Britain’s flexible labour market did much to speed its economic revival from the 1990s and to protect jobs during the Great Recession. Mr McDonnell, if we take him at his word, is prepared to risk all of that for a cheer at the Labour conference.

Mr McDonnell was on better ground when he dropped his vague, but portentous, hint about bringing in a wealth tax. It would be brave, and economically efficient, if this was somehow targeted at residential property and the pension pots of the very rich, and, indeed, generally focused on the very wealthiest residents of Britain. But, like trade union law reform, it begs so many questions. Would “non-doms” be included? How would it be assessed? (Tip: taxing homes is best done on sale, when the tax can be easily afforded from a capital gain). Who would be caught in the net? How do people know it will not extend over the years to people with modest homes and savings who cannot relocate overseas? What happens if the super-rich just move out? How will it hit the City of London?

Like the trade union proposals, the idea of a wealth tax could easily turn into electoral poison and, if implemented, cause serious damage to the economy and the tax base of a Labour government that will need all the funds it can find to achieve its ambitions.

Nor did Mr McDonnell offer much solution to the greatest single threat to the economy in the short run, Brexit. To be fair, it is hardly his mess, but he had no better answer to the right trade-off between access to the single market and free movement of labour.
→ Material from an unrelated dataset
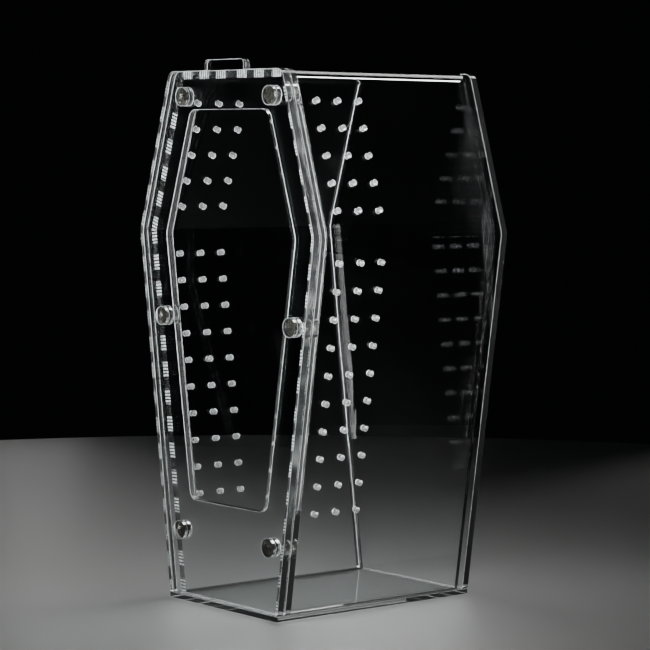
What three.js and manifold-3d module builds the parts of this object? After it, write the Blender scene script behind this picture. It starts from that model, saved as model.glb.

“Straight talking, honest politics” was the Corbyn campaign slogan Mr McDonnell said he had a hand in crafting. Much of his speech lived up to that billing; but on the unions and a wealth tax there is much too much left unsaid, too many risks with the economy and too many votes to be lost for him to leave things unsaid for much longer. He once joked that his hobby was “fomenting the overthrow of capitalism”. Maybe he wasn’t joking after all.